Pochi mesi prima di concludere il terzo e ultimo anno di liceo, con grande rammarico dei genitori, decise di lasciare Reggio Emilia senza terminare gli studi. Così, proseguì l'ultimo anno presso l'Istituto magistrale di Benevento, ove conseguì, con ottimi voti, il diploma.
Finalmente il 31 marzo dell'anno dopo, sposò in segreto l'uomo che amava presso la chiesa di Santa Maria Assunta di Apice. Nessuna cerimonia, solo il parroco che celebrò la messa, Don Luigi Palmieri, che in seguito si adoperò per riavvicinarla alla sua famiglia d'origine, e qualche intimo amico. Ottenne il consenso dei genitori, necessario per le nozze, non avendo compiuto ancora 21 anni, ma non la loro presenza. Il padre, infatti, proibì a moglie, sorelle, fratello e parenti di assistere alla celebrazione. Non avendo disponibilità economiche, durante i primi anni di matrimonio visse nella casa della famiglia di lui, ad Apice, ed ebbe subito due figli, nel giro di due anni, Edmondo (1953) e Annibale (1955). La piccola casa rurale di Apice aveva una scala interna in pietra, il bagno ricavato all’interno di una stanza con tramezzi di cartone, la cucina in muratura, il focolare e un angolo per gli animali.
Intanto, la sorella della madre, Irma, si adoperava insieme a don Luigi per riavvicinare Anna alla sua famiglia, e solo con la nascita dei bambini anche il padre Michele si ammorbidì.
Dopo le due forti scosse di terremoto che il 21 agosto 1962 fecero tremare il Sannio e l'Irpinia, i 6.500 apicesi furono costretti ad abbandonare il paese, per trasferirsi nel nuovo abitato, che sorse sulla collina di fronte. Ma Anna e il marito, certi che la vita di povertà e ristrettezze in quel piccolo centro non sarebbe cambiata, decisero di spostarsi a Roma, per offrire migliori occasioni ai loro figli, che oggi hanno compiuto brillanti carriere.

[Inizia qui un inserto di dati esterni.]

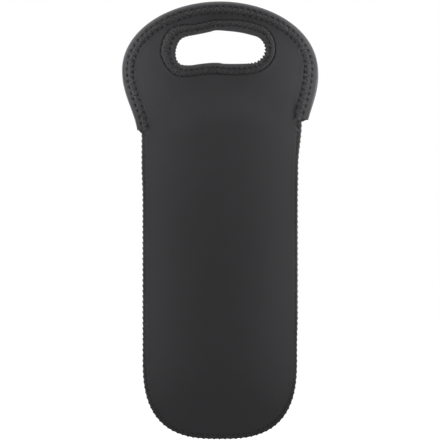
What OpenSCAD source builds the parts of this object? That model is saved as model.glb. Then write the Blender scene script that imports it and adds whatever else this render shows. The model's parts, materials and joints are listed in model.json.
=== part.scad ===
// Soft bottle carrier in foam-backed jersey, hanging empty: a flat pouch with a round bottom,
// and two arched handle flaps with a hand hole each, one in front and one behind.
// Millimetres: X runs across, Y from front to back and Z up.
// The origin is the hang point, the middle of the hand hole's upper edge.
// The sizes that end in _h below are heights, and a point's height is measured from the bottom seam.

/* [Pouch] */
// Width of the pouch between its side seams
pouch_w = 150.8; // [130:0.1:175]
// Height over which the bottom corners round into the sides
bottom_round_h = 80; // [55:1:110]
// How far the right side flares out by its notch
flare = 3.6; // [0:0.1:7]
// Height of the flared stretch below the right notch
flare_h = 46; // [20:1:80]

/* [Relaxed shape] */
// From the middle plane to a panel's inner face at the belly
belly_gap = 10; // [8:0.5:16]
// From the middle plane to a panel's inner face at the mouth
mouth_gap = 6.5; // [5:0.5:8]
// From the middle plane to a panel's inner face at the seams
seam_gap = 0.3; // [0.2:0.1:0.8]
// From the middle plane to a handle's inner face
handle_gap = 2.2; // [1.8:0.1:3]
// Height over which the belly closes in to the mouth
mouth_zone_h = 120; // [80:1:160]
// Height over which a handle's foot closes in from the mouth
throat_h = 44; // [30:1:48]

/* [Laminate] */
// Thickness of the foam core
foam_t = 2.1; // [1.5:0.1:3.5]
// Thickness of the knitted jersey on either side of it
jersey_t = 0.4; // [0.3:0.05:0.6]

/* [Handle] */
// Height of the whole carrier, from the bottom seam to the top of the arch
total_h = 431; // [425:0.1:445]
// Height of the handle alone, from the right notch to the top of the arch
handle_h = 118.8; // [112:0.1:130]
// How far the left notch lies below the right one
notch_step = 12; // [0:0.5:16]
// Widest width of the arch
arch_w = 193; // [185:0.5:210]
// Height of the arch's round top above its widest line
arch_top_h = 67.6; // [58:0.1:75]
// How far below the left tip the arch would have narrowed to its neck
neck_run = 8.8; // [0:0.1:16]
// How far the neck stands out past the side seam
wing_step = 5.1; // [2:0.1:8]
// How far the arch's lower tips lie above the notches
tip_rise_h = 4; // [2:0.5:8]
// Width of the hand hole
hole_w = 88.6; // [75:0.1:96]
// Height of the hand hole
hole_h = 34; // [28:0.1:38]
// Height of the bridge between the hand hole and the top of the arch
bridge_h = 28.8; // [27:0.1:36]

/* [Binding] */
// Thickness of the folded knit tape
tape_t = 0.9; // [0.5:0.1:1.2]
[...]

Attenta alla cura della casa e dei figli, ma anche consapevole che l'indipendenza economica fosse la prima di tutte le altre, volle lavorare come insegnante elementare, anche se fu spesso utilizzata solo come supplente e fu costretta a cambiare molte scuole, spesso per periodi anche inferiori all'anno scolastico e in periferia. La tensione continua alla quale questo ritmo la sottoponeva fu all'origine di un aborto spontaneo che mise fine al desiderio di un terzo figlio.
Anna visse, ancora nella vita adulta, divisa a metà: inizialmente, con l'uomo che amava, a Roma, ma con l'amarezza di non essere stata appoggiata dalla sua famiglia di origine nei momenti cruciali della vita. Successivamente, ad Apice, ove rientrò nel 1987 per assistere la mamma molto anziana, alla quale nel frattempo si era riavvicinata, ma lontano dai suoi figli, che rimasero in città.
La sua non fu una vita facile, sicuramente lacerata dal conflitto fra una indipendenza sentita come necessità affettiva e il giogo a cui gli stessi affetti la richiamavano.
Soffriva per essere nata in un'epoca di pregiudizi e condizionamenti.
Scomparve improvvisamente all'alba del 23 maggio 2009, “una botta e via”, come avrebbe desiderato, e tre anni dopo, nello stesso giorno, la seguì il marito.
In linea con il suo carattere volle lasciare precise disposizioni sul suo “ultimo momento”, circa i vestiti da indossare, la casa da sistemare, il funerale da celebrare, tutto da farsi con sobrietà, rispecchiando la semplicità della sua vita. E, infine, un album di fotografie con un biglietto, indirizzato ai suoi figli: «Quando non sarò più con voi, ma in voi, sfogliando questo album, attraverso le foto, rivedrete vostra madre sempre più affettuosa e premurosa».